Source material:

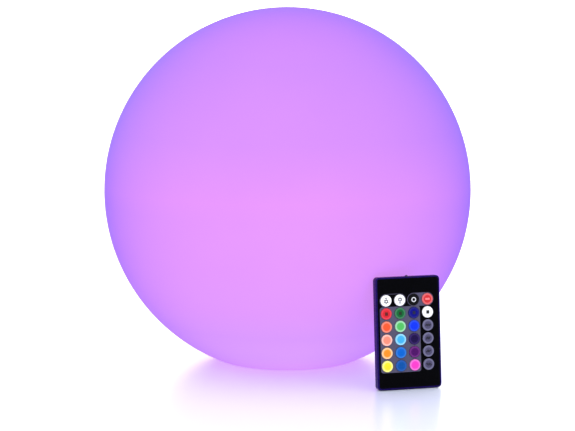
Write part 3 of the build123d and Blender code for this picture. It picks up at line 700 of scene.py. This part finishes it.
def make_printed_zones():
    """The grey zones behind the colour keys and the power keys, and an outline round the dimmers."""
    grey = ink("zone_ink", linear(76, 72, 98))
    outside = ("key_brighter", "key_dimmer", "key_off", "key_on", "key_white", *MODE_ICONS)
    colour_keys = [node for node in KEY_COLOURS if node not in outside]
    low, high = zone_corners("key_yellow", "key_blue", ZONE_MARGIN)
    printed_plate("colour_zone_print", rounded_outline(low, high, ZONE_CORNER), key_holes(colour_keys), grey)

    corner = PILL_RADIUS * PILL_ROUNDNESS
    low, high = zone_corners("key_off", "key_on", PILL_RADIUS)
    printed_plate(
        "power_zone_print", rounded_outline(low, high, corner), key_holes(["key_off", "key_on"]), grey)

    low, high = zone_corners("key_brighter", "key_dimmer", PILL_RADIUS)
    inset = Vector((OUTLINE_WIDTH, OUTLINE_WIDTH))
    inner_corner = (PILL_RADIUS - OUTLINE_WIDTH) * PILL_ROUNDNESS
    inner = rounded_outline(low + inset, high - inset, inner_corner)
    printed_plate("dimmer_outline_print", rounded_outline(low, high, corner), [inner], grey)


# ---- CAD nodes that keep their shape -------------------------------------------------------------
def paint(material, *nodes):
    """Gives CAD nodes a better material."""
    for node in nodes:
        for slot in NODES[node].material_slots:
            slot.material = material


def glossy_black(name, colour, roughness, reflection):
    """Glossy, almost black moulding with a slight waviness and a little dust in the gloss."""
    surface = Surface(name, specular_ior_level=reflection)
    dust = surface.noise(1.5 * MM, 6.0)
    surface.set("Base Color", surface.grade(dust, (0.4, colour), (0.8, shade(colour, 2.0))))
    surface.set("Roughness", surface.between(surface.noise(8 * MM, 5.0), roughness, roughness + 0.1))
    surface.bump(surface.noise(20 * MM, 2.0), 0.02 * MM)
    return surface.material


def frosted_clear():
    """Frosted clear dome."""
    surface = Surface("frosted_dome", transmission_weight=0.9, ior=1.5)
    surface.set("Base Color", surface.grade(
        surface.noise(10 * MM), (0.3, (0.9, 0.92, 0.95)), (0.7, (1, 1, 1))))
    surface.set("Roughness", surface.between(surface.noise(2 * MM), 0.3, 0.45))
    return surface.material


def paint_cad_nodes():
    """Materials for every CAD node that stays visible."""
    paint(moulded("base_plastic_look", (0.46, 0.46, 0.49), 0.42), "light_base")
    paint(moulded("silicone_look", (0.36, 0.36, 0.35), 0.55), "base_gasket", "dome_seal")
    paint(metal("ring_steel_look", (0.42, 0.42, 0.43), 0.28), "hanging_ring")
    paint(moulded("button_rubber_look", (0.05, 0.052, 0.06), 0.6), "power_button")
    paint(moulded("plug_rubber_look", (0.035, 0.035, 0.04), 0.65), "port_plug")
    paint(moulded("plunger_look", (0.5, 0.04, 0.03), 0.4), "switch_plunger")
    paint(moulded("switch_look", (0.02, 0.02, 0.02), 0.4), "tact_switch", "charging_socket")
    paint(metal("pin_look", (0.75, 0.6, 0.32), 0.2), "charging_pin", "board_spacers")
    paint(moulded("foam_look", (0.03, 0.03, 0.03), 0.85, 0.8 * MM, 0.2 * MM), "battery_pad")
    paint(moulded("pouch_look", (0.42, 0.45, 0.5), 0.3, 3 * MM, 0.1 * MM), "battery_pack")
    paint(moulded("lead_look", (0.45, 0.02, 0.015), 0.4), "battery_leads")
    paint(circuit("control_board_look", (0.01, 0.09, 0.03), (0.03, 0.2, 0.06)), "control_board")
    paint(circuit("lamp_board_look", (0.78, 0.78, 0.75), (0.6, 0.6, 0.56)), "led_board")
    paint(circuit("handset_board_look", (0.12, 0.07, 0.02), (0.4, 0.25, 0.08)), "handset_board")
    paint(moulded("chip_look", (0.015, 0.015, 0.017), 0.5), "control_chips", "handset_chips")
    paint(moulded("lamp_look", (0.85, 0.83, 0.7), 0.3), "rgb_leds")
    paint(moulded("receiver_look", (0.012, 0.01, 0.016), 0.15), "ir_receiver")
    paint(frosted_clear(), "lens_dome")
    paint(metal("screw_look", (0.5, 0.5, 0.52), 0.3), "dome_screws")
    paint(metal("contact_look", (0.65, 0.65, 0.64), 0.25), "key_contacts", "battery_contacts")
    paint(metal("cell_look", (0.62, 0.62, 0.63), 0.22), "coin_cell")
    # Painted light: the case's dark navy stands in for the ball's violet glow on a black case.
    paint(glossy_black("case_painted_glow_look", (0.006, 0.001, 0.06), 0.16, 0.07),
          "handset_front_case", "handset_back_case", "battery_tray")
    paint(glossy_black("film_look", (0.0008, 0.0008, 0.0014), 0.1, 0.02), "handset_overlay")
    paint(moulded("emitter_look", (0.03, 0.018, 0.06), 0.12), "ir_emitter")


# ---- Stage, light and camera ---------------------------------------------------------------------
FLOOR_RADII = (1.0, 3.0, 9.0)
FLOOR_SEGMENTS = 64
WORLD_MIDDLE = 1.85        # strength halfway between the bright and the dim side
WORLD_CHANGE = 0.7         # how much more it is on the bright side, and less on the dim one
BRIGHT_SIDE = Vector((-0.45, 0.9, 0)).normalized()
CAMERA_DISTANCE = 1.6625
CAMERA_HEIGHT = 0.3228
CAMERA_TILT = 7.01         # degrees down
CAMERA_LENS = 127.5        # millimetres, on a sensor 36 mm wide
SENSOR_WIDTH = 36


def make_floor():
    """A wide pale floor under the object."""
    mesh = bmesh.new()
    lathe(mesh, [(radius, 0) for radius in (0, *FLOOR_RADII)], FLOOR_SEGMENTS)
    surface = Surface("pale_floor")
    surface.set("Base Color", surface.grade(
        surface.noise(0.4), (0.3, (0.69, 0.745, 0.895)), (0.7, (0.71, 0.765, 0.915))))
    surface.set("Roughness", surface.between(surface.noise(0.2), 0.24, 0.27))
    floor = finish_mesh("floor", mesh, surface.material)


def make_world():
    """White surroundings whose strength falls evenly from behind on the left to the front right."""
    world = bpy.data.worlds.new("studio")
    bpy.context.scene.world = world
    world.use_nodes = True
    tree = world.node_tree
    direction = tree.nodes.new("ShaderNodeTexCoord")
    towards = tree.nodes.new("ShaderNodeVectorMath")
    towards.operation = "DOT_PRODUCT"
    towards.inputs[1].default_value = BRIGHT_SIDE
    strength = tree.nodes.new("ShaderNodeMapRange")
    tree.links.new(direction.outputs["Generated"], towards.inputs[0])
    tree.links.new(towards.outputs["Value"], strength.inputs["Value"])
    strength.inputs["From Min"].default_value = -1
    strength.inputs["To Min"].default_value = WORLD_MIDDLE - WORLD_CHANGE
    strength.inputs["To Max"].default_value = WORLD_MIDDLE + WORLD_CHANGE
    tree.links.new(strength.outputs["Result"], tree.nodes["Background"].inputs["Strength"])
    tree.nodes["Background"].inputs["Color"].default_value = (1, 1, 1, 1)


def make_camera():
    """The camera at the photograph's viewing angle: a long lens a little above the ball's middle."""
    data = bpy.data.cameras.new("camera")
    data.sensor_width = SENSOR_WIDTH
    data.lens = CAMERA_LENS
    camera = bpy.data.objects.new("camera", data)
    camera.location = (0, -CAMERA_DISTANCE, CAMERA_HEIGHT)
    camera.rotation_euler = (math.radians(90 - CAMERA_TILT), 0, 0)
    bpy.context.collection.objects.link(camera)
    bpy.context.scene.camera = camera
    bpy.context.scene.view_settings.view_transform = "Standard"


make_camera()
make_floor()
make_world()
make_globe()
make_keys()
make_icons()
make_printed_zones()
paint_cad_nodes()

Exercise description: Give the material above again, word for word.

Result for this task:
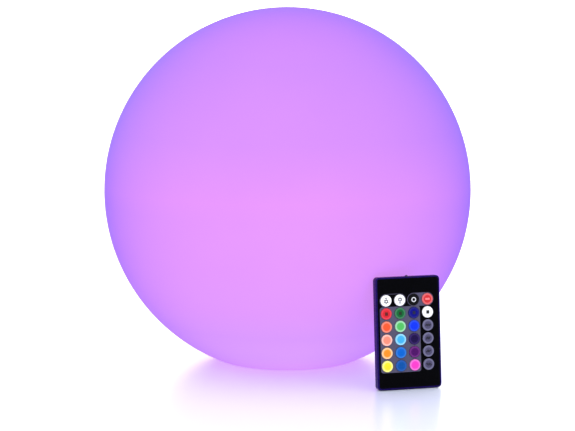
Write part 3 of the build123d and Blender code for this picture. It picks up at line 700 of scene.py. This part finishes it.
def make_printed_zones():
    """The grey zones behind the colour keys and the power keys, and an outline round the dimmers."""
    grey = ink("zone_ink", linear(76, 72, 98))
    outside = ("key_brighter", "key_dimmer", "key_off", "key_on", "key_white", *MODE_ICONS)
    colour_keys = [node for node in KEY_COLOURS if node not in outside]
    low, high = zone_corners("key_yellow", "key_blue", ZONE_MARGIN)
    printed_plate("colour_zone_print", rounded_outline(low, high, ZONE_CORNER), key_holes(colour_keys), grey)

    corner = PILL_RADIUS * PILL_ROUNDNESS
    low, high = zone_corners("key_off", "key_on", PILL_RADIUS)
    printed_plate(
        "power_zone_print", rounded_outline(low, high, corner), key_holes(["key_off", "key_on"]), grey)

    low, high = zone_corners("key_brighter", "key_dimmer", PILL_RADIUS)
    inset = Vector((OUTLINE_WIDTH, OUTLINE_WIDTH))
    inner_corner = (PILL_RADIUS - OUTLINE_WIDTH) * PILL_ROUNDNESS
    inner = rounded_outline(low + inset, high - inset, inner_corner)
    printed_plate("dimmer_outline_print", rounded_outline(low, high, corner), [inner], grey)


# ---- CAD nodes that keep their shape -------------------------------------------------------------
def paint(material, *nodes):
    """Gives CAD nodes a better material."""
    for node in nodes:
        for slot in NODES[node].material_slots:
            slot.material = material


def glossy_black(name, colour, roughness, reflection):
    """Glossy, almost black moulding with a slight waviness and a little dust in the gloss."""
    surface = Surface(name, specular_ior_level=reflection)
    dust = surface.noise(1.5 * MM, 6.0)
    surface.set("Base Color", surface.grade(dust, (0.4, colour), (0.8, shade(colour, 2.0))))
    surface.set("Roughness", surface.between(surface.noise(8 * MM, 5.0), roughness, roughness + 0.1))
    surface.bump(surface.noise(20 * MM, 2.0), 0.02 * MM)
    return surface.material


def frosted_clear():
    """Frosted clear dome."""
    surface = Surface("frosted_dome", transmission_weight=0.9, ior=1.5)
    surface.set("Base Color", surface.grade(
        surface.noise(10 * MM), (0.3, (0.9, 0.92, 0.95)), (0.7, (1, 1, 1))))
    surface.set("Roughness", surface.between(surface.noise(2 * MM), 0.3, 0.45))
    return surface.material


def paint_cad_nodes():
    """Materials for every CAD node that stays visible."""
    paint(moulded("base_plastic_look", (0.46, 0.46, 0.49), 0.42), "light_base")
    paint(moulded("silicone_look", (0.36, 0.36, 0.35), 0.55), "base_gasket", "dome_seal")
    paint(metal("ring_steel_look", (0.42, 0.42, 0.43), 0.28), "hanging_ring")
    paint(moulded("button_rubber_look", (0.05, 0.052, 0.06), 0.6), "power_button")
    paint(moulded("plug_rubber_look", (0.035, 0.035, 0.04), 0.65), "port_plug")
    paint(moulded("plunger_look", (0.5, 0.04, 0.03), 0.4), "switch_plunger")
    paint(moulded("switch_look", (0.02, 0.02, 0.02), 0.4), "tact_switch", "charging_socket")
    paint(metal("pin_look", (0.75, 0.6, 0.32), 0.2), "charging_pin", "board_spacers")
    paint(moulded("foam_look", (0.03, 0.03, 0.03), 0.85, 0.8 * MM, 0.2 * MM), "battery_pad")
    paint(moulded("pouch_look", (0.42, 0.45, 0.5), 0.3, 3 * MM, 0.1 * MM), "battery_pack")
    paint(moulded("lead_look", (0.45, 0.02, 0.015), 0.4), "battery_leads")
    paint(circuit("control_board_look", (0.01, 0.09, 0.03), (0.03, 0.2, 0.06)), "control_board")
    paint(circuit("lamp_board_look", (0.78, 0.78, 0.75), (0.6, 0.6, 0.56)), "led_board")
    paint(circuit("handset_board_look", (0.12, 0.07, 0.02), (0.4, 0.25, 0.08)), "handset_board")
    paint(moulded("chip_look", (0.015, 0.015, 0.017), 0.5), "control_chips", "handset_chips")
    paint(moulded("lamp_look", (0.85, 0.83, 0.7), 0.3), "rgb_leds")
    paint(moulded("receiver_look", (0.012, 0.01, 0.016), 0.15), "ir_receiver")
    paint(frosted_clear(), "lens_dome")
    paint(metal("screw_look", (0.5, 0.5, 0.52), 0.3), "dome_screws")
    paint(metal("contact_look", (0.65, 0.65, 0.64), 0.25), "key_contacts", "battery_contacts")
    paint(metal("cell_look", (0.62, 0.62, 0.63), 0.22), "coin_cell")
    # Painted light: the case's dark navy stands in for the ball's violet glow on a black case.
    paint(glossy_black("case_painted_glow_look", (0.006, 0.001, 0.06), 0.16, 0.07),
          "handset_front_case", "handset_back_case", "battery_tray")
    paint(glossy_black("film_look", (0.0008, 0.0008, 0.0014), 0.1, 0.02), "handset_overlay")
    paint(moulded("emitter_look", (0.03, 0.018, 0.06), 0.12), "ir_emitter")


# ---- Stage, light and camera ---------------------------------------------------------------------
FLOOR_RADII = (1.0, 3.0, 9.0)
FLOOR_SEGMENTS = 64
WORLD_MIDDLE = 1.85        # strength halfway between the bright and the dim side
WORLD_CHANGE = 0.7         # how much more it is on the bright side, and less on the dim one
BRIGHT_SIDE = Vector((-0.45, 0.9, 0)).normalized()
CAMERA_DISTANCE = 1.6625
CAMERA_HEIGHT = 0.3228
CAMERA_TILT = 7.01         # degrees down
CAMERA_LENS = 127.5        # millimetres, on a sensor 36 mm wide
SENSOR_WIDTH = 36


def make_floor():
    """A wide pale floor under the object."""
    mesh = bmesh.new()
    lathe(mesh, [(radius, 0) for radius in (0, *FLOOR_RADII)], FLOOR_SEGMENTS)
    surface = Surface("pale_floor")
    surface.set("Base Color", surface.grade(
        surface.noise(0.4), (0.3, (0.69, 0.745, 0.895)), (0.7, (0.71, 0.765, 0.915))))
    surface.set("Roughness", surface.between(surface.noise(0.2), 0.24, 0.27))
    floor = finish_mesh("floor", mesh, surface.material)


def make_world():
    """White surroundings whose strength falls evenly from behind on the left to the front right."""
    world = bpy.data.worlds.new("studio")
    bpy.context.scene.world = world
    world.use_nodes = True
    tree = world.node_tree
    direction = tree.nodes.new("ShaderNodeTexCoord")
    towards = tree.nodes.new("ShaderNodeVectorMath")
    towards.operation = "DOT_PRODUCT"
    towards.inputs[1].default_value = BRIGHT_SIDE
    strength = tree.nodes.new("ShaderNodeMapRange")
    tree.links.new(direction.outputs["Generated"], towards.inputs[0])
    tree.links.new(towards.outputs["Value"], strength.inputs["Value"])
    strength.inputs["From Min"].default_value = -1
    strength.inputs["To Min"].default_value = WORLD_MIDDLE - WORLD_CHANGE
    strength.inputs["To Max"].default_value = WORLD_MIDDLE + WORLD_CHANGE
    tree.links.new(strength.outputs["Result"], tree.nodes["Background"].inputs["Strength"])
    tree.nodes["Background"].inputs["Color"].default_value = (1, 1, 1, 1)


def make_camera():
    """The camera at the photograph's viewing angle: a long lens a little above the ball's middle."""
    data = bpy.data.cameras.new("camera")
    data.sensor_width = SENSOR_WIDTH
    data.lens = CAMERA_LENS
    camera = bpy.data.objects.new("camera", data)
    camera.location = (0, -CAMERA_DISTANCE, CAMERA_HEIGHT)
    camera.rotation_euler = (math.radians(90 - CAMERA_TILT), 0, 0)
    bpy.context.collection.objects.link(camera)
    bpy.context.scene.camera = camera
    bpy.context.scene.view_settings.view_transform = "Standard"


make_camera()
make_floor()
make_world()
make_globe()
make_keys()
make_icons()
make_printed_zones()
paint_cad_nodes()